#### Exercise prompt:
Only the lines from the one containing "Describe how this" through the end of the data below should be copied, each exactly as written and with both ends kept.

#### Task material:
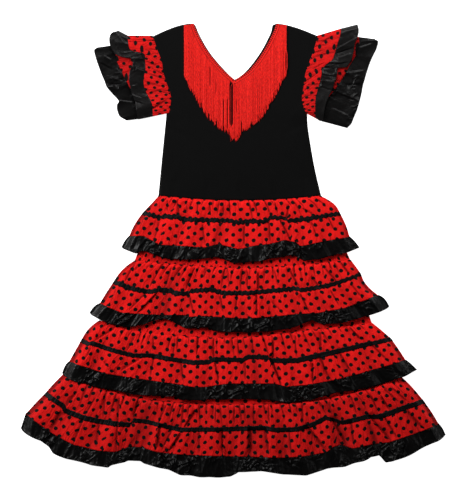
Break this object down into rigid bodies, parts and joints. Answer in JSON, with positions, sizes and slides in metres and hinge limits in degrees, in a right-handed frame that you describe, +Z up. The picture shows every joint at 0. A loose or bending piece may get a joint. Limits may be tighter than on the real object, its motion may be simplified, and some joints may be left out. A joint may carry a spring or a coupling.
{
  "type": "flamenco dress",
  "caption": "Child's flamenco dress laid flat: black stretch bodice with fringed V neck, flutter sleeves and dotted tiered skirt with satin ruffles.",
  "frame": {"origin": "on the surface that the dress lies on, under the middle of its outline", "axes": "+Y up the dress from hem to shoulders, +X to the viewer's right, +Z up from the surface through the front of the dress"},
  "size_m": [0.721, 0.7708, 0.0169],
  "materials": {
    "black_jersey": "matte stretch jersey",
    "red_rayon_fringe": "bright rayon braid and fringe with a soft sheen",
    "red_dotted_cotton": "plain-woven cotton blend with small black dots",
    "black_satin": "glossy satin",
    "black_ribbon": "narrow woven ribbon, slightly glossy"
  },
  "bodies": {
    "root": {"bodice_front": "black_jersey", "bodice_back": "black_jersey", "neck_fringe": "red_rayon_fringe", "skirt_front": "red_dotted_cotton", "skirt_back": "red_dotted_cotton", "flounce_1_front": "red_dotted_cotton", "flounce_1_back": "red_dotted_cotton", "ribbon_1_front": "black_ribbon", "ribbon_1_back": "black_ribbon", "ruffle_1_front": "black_satin", "ruffle_1_back": "black_satin", "flounce_2_front": "red_dotted_cotton", "flounce_2_back": "red_dotted_cotton", "ribbon_2_front": "black_ribbon", "ribbon_2_back": "black_ribbon", "ruffle_2_front": "black_satin", "ruffle_2_back": "black_satin", "flounce_3_front": "red_dotted_cotton", "flounce_3_back": "red_dotted_cotton", "ribbon_3_front": "black_ribbon", "ribbon_3_back": "black_ribbon", "ruffle_3_front": "black_satin", "ruffle_3_back": "black_satin", "flounce_4_front": "red_dotted_cotton", "flounce_4_back": "red_dotted_cotton", "ribbon_4_front": "black_ribbon", "ribbon_4_back": "black_ribbon", "ruffle_4_front": "black_satin", "ruffle_4_back": "black_satin", "sleeve_left_upper_front": "red_dotted_cotton", "sleeve_left_upper_back": "red_dotted_cotton", "sleeve_left_upper_ruffle_front": "black_satin", "sleeve_left_upper_ruffle_back": "black_satin", "sleeve_left_lower_front": "red_dotted_cotton", "sleeve_left_lower_back": "red_dotted_cotton", "sleeve_left_lower_ruffle_front": "black_satin", "sleeve_left_lower_ruffle_back": "black_satin", "sleeve_right_upper_front": "red_dotted_cotton", "sleeve_right_upper_back": "red_dotted_cotton", "sleeve_right_upper_ruffle_front": "black_satin", "sleeve_right_upper_ruffle_back": "black_satin", "sleeve_right_lower_front": "red_dotted_cotton", "sleeve_right_lower_back": "red_dotted_cotton", "sleeve_right_lower_ruffle_front": "black_satin", "sleeve_right_lower_ruffle_back": "black_satin"}
  },
  "joints": []
}
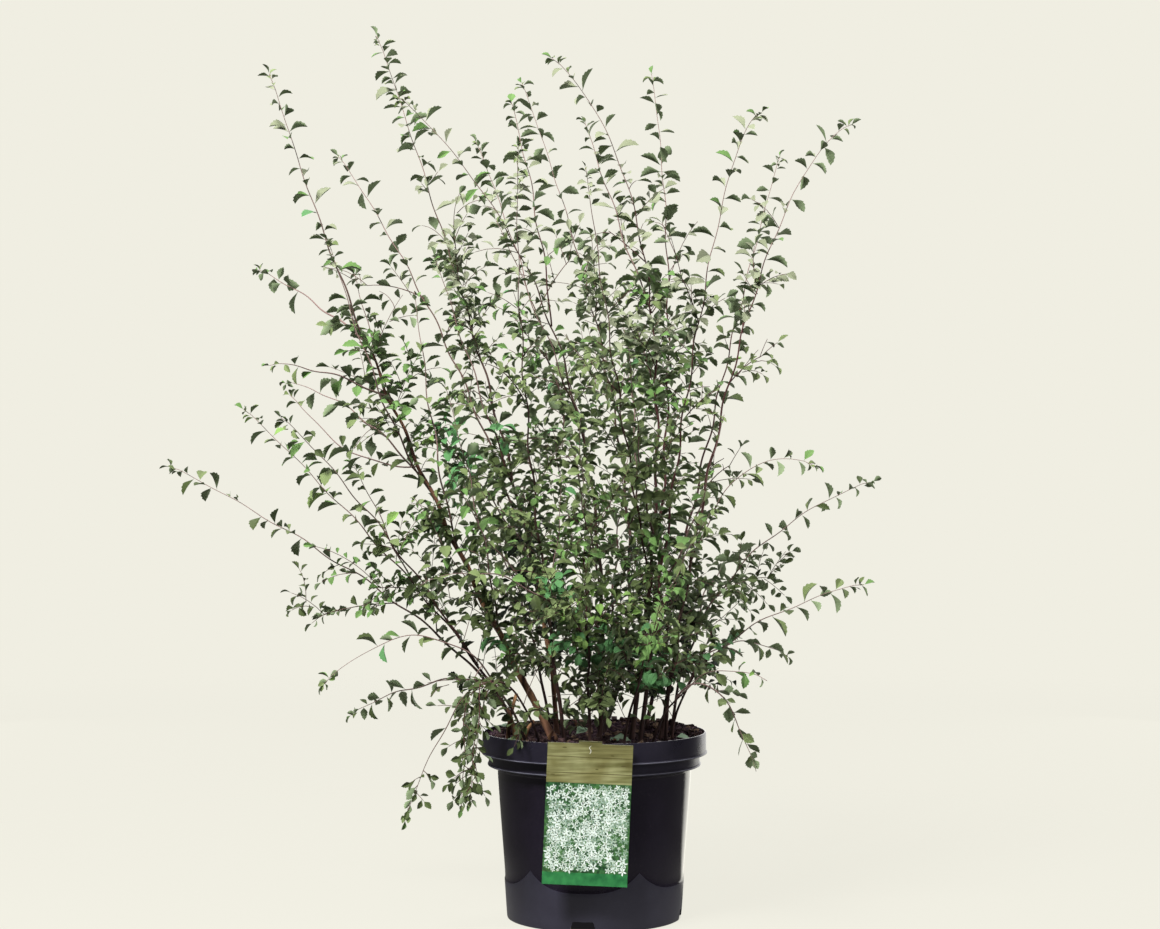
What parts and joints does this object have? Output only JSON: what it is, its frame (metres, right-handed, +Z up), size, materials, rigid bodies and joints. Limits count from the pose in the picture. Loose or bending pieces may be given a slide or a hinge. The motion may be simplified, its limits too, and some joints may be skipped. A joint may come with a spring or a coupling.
{
  "type": "potted spirea shrub",
  "caption": "Young flowering-shrub plant of upright and arching leafy canes in a round black nursery pot with soil and a plain care card.",
  "frame": {"origin": "centre of the pot's flat underside, on the floor", "axes": "+Z up, +X to the right seen from the front, -Y the front, where the care card hangs"},
  "size_m": [0.9508, 0.8859, 1.1349],
  "materials": {
    "black_plastic": "satin",
    "potting_soil": "matte",
    "printed_card": "satin",
    "cane_bark": "matte",
    "foliage": "matte"
  },
  "bodies": {
    "root": {"nursery_pot": "black_plastic", "soil": "potting_soil", "care_card": "printed_card", "cane_left_thick": "cane_bark", "cane_left_tallest": "cane_bark", "cane_left_inner": "cane_bark", "cane_front_upright": "cane_bark", "cane_back_upright": "cane_bark", "cane_middle": "cane_bark", "cane_back_tall": "cane_bark", "cane_right_inner": "cane_bark", "cane_right_arching": "cane_bark", "cane_right_back": "cane_bark", "cane_left_leaning": "cane_bark", "cane_left_lowest": "cane_bark", "cane_left_front_low": "cane_bark", "cane_over_rim_left": "cane_bark", "cane_right_front_low": "cane_bark", "cane_right_back_low": "cane_bark", "cane_right_low": "cane_bark", "cane_right_front_short": "cane_bark", "cane_front_low": "cane_bark", "cane_back_low": "cane_bark", "cane_front_right_low": "cane_bark", "cane_back_left_low": "cane_bark", "spray_left_thick": "foliage", "spray_left_tallest": "foliage", "spray_left_inner": "foliage", "spray_front_upright": "foliage", "spray_back_upright": "foliage", "spray_middle": "foliage", "spray_back_tall": "foliage", "spray_right_inner": "foliage", "spray_right_arching": "foliage", "spray_right_back": "foliage", "spray_left_leaning": "foliage", "spray_left_lowest": "foliage", "spray_left_front_low": "foliage", "spray_over_rim_left": "foliage", "spray_right_front_low": "foliage", "spray_right_back_low": "foliage", "spray_right_low": "foliage", "spray_right_front_short": "foliage", "spray_front_low": "foliage", "spray_back_low": "foliage", "spray_front_right_low": "foliage", "spray_back_left_low": "foliage", "spray_left_thick_high": "foliage", "spray_left_thick_front": "foliage", "spray_left_thick_back": "foliage", "spray_left_tallest_back": "foliage", "spray_left_inner_back": "foliage", "spray_middle_front": "foliage", "spray_left_leaning_front": "foliage", "spray_left_lowest_back": "foliage", "spray_right_low_back": "foliage", "spray_over_rim_right": "foliage", "spray_front_low_left": "foliage", "spray_right_back_low_back": "foliage"}
  },
  "joints": []
}
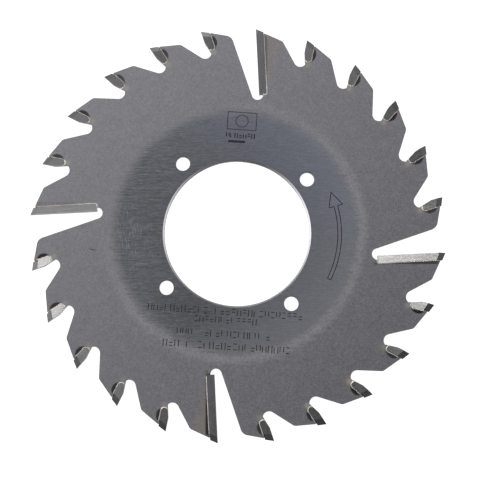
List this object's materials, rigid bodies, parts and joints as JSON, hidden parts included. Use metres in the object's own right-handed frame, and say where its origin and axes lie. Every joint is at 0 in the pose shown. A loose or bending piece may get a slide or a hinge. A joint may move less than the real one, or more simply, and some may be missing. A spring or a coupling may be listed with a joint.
{
  "type": "carbide-tipped saw disc",
  "caption": "Steel trimming saw disc with hooked brazed carbide tips, long radial wiper strips in deep gullets, a wide bore, pin holes and an engraved turning arrow.",
  "frame": {"origin": "centre of the bore, halfway through the plate", "axes": "+Z along the bore axis, out of the face with the engraved arrow; +X along the middle of the slot of wiper_strip_1, half a degree ahead of its edge; slots count counter-clockwise seen from +Z"},
  "size_m": [0.13, 0.13, 0.0036],
  "materials": {
    "plate_steel": "ground grey tool steel, brushed hub, matte toothed zone",
    "carbide": "ground tungsten carbide, satin",
    "braze": "silver braze, dull, slightly rippled"
  },
  "bodies": {
    "root": {"blade_body": "plate_steel", "carbide_tip_01": "carbide", "carbide_tip_02": "carbide", "carbide_tip_03": "carbide", "carbide_tip_04": "carbide", "carbide_tip_05": "carbide", "carbide_tip_06": "carbide", "carbide_tip_07": "carbide", "carbide_tip_08": "carbide", "carbide_tip_09": "carbide", "carbide_tip_10": "carbide", "carbide_tip_11": "carbide", "carbide_tip_12": "carbide", "carbide_tip_13": "carbide", "carbide_tip_14": "carbide", "carbide_tip_15": "carbide", "carbide_tip_16": "carbide", "carbide_tip_17": "carbide", "carbide_tip_18": "carbide", "carbide_tip_19": "carbide", "carbide_tip_20": "carbide", "tip_braze_01": "braze", "tip_braze_02": "braze", "tip_braze_03": "braze", "tip_braze_04": "braze", "tip_braze_05": "braze", "tip_braze_06": "braze", "tip_braze_07": "braze", "tip_braze_08": "braze", "tip_braze_09": "braze", "tip_braze_10": "braze", "tip_braze_11": "braze", "tip_braze_12": "braze", "tip_braze_13": "braze", "tip_braze_14": "braze", "tip_braze_15": "braze", "tip_braze_16": "braze", "tip_braze_17": "braze", "tip_braze_18": "braze", "tip_braze_19": "braze", "tip_braze_20": "braze", "wiper_strip_1": "carbide", "wiper_strip_2": "carbide", "wiper_strip_3": "carbide", "wiper_strip_4": "carbide", "wiper_braze_1": "braze", "wiper_braze_2": "braze", "wiper_braze_3": "braze", "wiper_braze_4": "braze"}
  },
  "joints": []
}
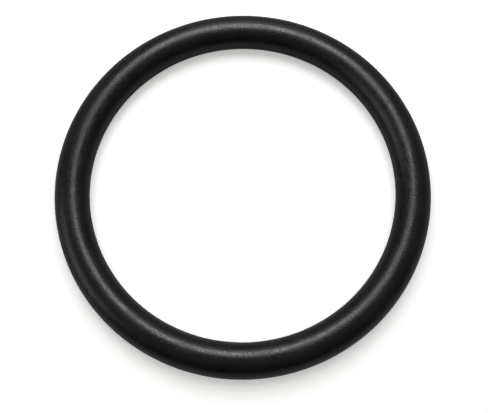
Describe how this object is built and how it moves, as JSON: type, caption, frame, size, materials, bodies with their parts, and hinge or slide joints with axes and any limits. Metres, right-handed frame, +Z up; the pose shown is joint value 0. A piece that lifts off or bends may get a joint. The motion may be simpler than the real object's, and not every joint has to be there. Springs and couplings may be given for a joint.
{
  "type": "o-ring",
  "caption": "Black rubber o-ring of round section, a static or sliding seal for a groove on a shaft or in a bore, lying flat.",
  "frame": {"origin": "on the ring's axis, on the surface that the ring lies on", "axes": "+Z up along the ring's axis; the ring is the same all the way round, so X and Y are any two directions across it"},
  "size_m": [0.0384, 0.0384, 0.0035],
  "materials": {
    "rubber": "black moulded rubber, satin with a fine matte grain"
  },
  "bodies": {
    "root": {"o_ring": "rubber"}
  },
  "joints": []
}
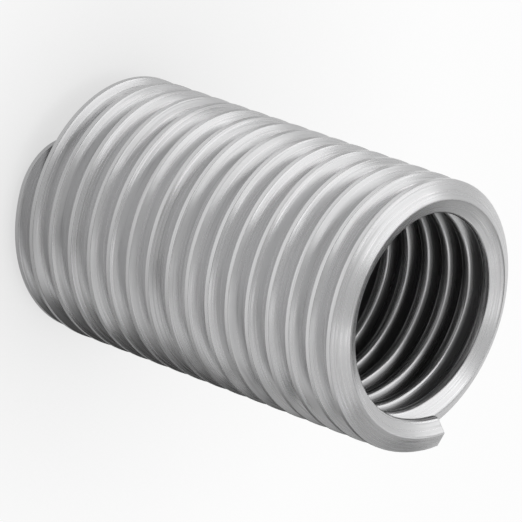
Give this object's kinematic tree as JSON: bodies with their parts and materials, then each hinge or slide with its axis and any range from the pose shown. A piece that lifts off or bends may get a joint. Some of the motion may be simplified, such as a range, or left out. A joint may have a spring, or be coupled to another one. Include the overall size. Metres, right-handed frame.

#### Expected output:
Describe how this object is built and how it moves, as JSON: type, caption, frame, size, materials, bodies with their parts, and hinge or slide joints with axes and any limits. Metres, right-handed frame, +Z up; the pose shown is joint value 0. A piece that lifts off or bends may get a joint. The motion may be simpler than the real object's, and not every joint has to be there. Springs and couplings may be given for a joint.
{
  "type": "o-ring",
  "caption": "Black rubber o-ring of round section, a static or sliding seal for a groove on a shaft or in a bore, lying flat.",
  "frame": {"origin": "on the ring's axis, on the surface that the ring lies on", "axes": "+Z up along the ring's axis; the ring is the same all the way round, so X and Y are any two directions across it"},
  "size_m": [0.0384, 0.0384, 0.0035],
  "materials": {
    "rubber": "black moulded rubber, satin with a fine matte grain"
  },
  "bodies": {
    "root": {"o_ring": "rubber"}
  },
  "joints": []
}
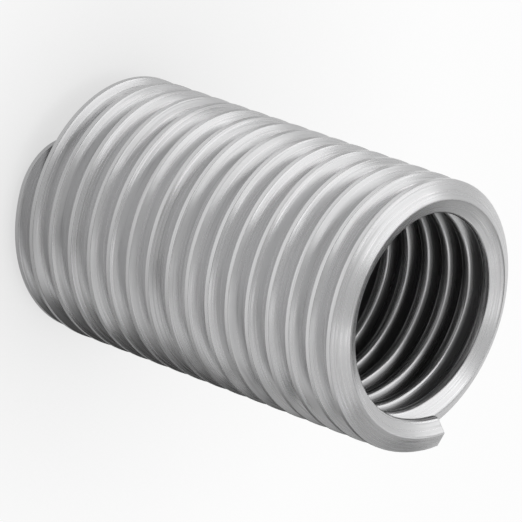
Give this object's kinematic tree as JSON: bodies with their parts and materials, then each hinge or slide with its axis and any range from the pose shown. A piece that lifts off or bends may get a joint. Some of the motion may be simplified, such as a range, or left out. A joint may have a spring, or be coupled to another one. Include the overall size. Metres, right-handed frame.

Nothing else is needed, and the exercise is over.